A report has found that organised crime gangs have got their hands on up to £2 billion from the Government’s furlough scheme.
The National Audit Office, which oversees government spending on behalf of Parliament, released a report which indicates that criminal fraudsters siphoned off between 2.5 and 5 per cent of the total money awarded to all businesses. Using official estimates from Her Majesty’s Revenue and Customs, the NAO said between £1 billion and £1.95 billion had “almost certainly” been claimed by organised criminals. The Government is investigating the fraud but so far just three people have been arrested by its dedicated tax enforcement teams.
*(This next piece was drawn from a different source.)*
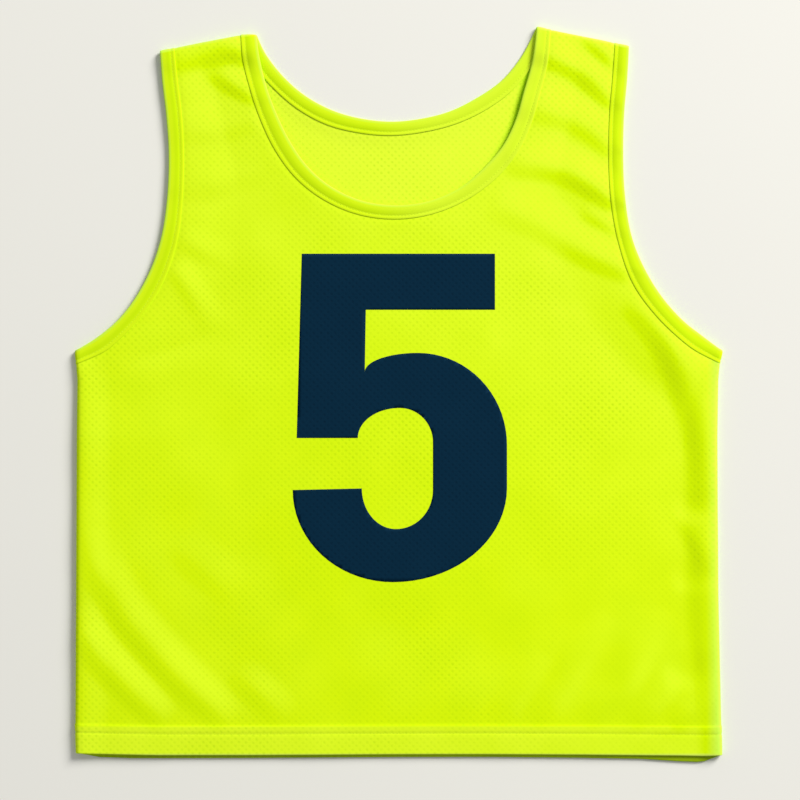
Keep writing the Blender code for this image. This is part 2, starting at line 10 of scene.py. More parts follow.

The NAO’s report said that agents working on behalf of companies to make applications for grants, allowed under the furlough scheme, made it even easier for criminals to pose as multiple businesses and intercept their money. Organised criminals were able to claim payments intended for legitimate businesses for months as businesses were not alerted that their details had been used to make a fraudulent claim until August, it said.
A source in senior law enforcement said organised crime groups were probably using the money to prop up income streams that suffered during lockdown, including criminal activities such as prostitution rings and drug smuggling. The source suggested that there is also evidence that new criminal enterprises had been established specifically to target the government supports. 
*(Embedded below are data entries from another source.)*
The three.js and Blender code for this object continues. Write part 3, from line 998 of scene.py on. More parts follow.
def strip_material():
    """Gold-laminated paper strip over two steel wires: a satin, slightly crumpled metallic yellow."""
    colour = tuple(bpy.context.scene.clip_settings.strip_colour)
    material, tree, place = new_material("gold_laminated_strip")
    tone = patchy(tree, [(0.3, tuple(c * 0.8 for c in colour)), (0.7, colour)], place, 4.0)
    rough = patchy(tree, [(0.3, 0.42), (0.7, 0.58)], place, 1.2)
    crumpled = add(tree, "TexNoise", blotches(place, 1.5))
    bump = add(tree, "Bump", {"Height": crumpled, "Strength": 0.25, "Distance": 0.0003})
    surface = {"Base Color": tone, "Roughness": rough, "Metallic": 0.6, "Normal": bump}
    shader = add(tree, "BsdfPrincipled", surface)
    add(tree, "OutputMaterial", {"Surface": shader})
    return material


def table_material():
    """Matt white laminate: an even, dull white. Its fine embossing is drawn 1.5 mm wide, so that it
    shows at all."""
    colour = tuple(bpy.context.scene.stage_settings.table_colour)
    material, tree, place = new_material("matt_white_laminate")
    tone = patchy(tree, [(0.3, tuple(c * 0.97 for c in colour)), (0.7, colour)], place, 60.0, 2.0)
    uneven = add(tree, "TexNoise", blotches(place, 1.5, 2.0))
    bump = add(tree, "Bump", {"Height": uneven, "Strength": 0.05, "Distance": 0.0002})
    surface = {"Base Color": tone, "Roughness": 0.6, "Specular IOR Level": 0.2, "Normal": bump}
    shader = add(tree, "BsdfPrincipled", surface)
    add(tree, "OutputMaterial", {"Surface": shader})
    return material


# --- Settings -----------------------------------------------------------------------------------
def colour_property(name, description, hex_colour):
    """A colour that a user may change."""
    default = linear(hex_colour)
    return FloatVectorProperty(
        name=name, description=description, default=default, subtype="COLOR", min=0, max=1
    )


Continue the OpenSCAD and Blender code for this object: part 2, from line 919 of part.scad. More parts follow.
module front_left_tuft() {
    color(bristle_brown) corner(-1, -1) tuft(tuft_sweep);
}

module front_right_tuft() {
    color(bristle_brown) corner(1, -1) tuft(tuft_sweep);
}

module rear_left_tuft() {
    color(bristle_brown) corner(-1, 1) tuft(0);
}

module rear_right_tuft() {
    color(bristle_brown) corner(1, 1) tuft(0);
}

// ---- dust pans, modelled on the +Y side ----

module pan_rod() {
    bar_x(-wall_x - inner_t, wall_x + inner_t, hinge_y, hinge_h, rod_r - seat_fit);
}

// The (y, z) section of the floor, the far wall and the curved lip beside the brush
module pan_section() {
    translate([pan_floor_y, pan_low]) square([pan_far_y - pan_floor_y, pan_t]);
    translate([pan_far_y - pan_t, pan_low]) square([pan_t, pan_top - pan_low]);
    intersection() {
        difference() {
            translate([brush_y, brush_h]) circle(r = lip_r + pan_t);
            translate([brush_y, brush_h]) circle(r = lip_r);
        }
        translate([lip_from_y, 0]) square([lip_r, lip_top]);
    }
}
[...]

The report suggests that possibly up to £3.9 billion paid out by the Government was lost due to crime, fraud, or error, and said the Government should also have informed workers directly that they had been furloughed in order to prevent employers from “double dipping” by letting employees continue to work.

Nearly one in 10 workers said their bosses asked them to work during their furlough.
The NAO auditor general, Gareth Davies, said, “It appears that the scale of fraud and error could be considerable, particularly for the furlough scheme.”

Separately a spokesman for the government commented that, “The Government’s priority from the start of the outbreak has been on protecting jobs and getting support to those who need it as quickly as possible. We make no apology for the speed at which they were delivered.”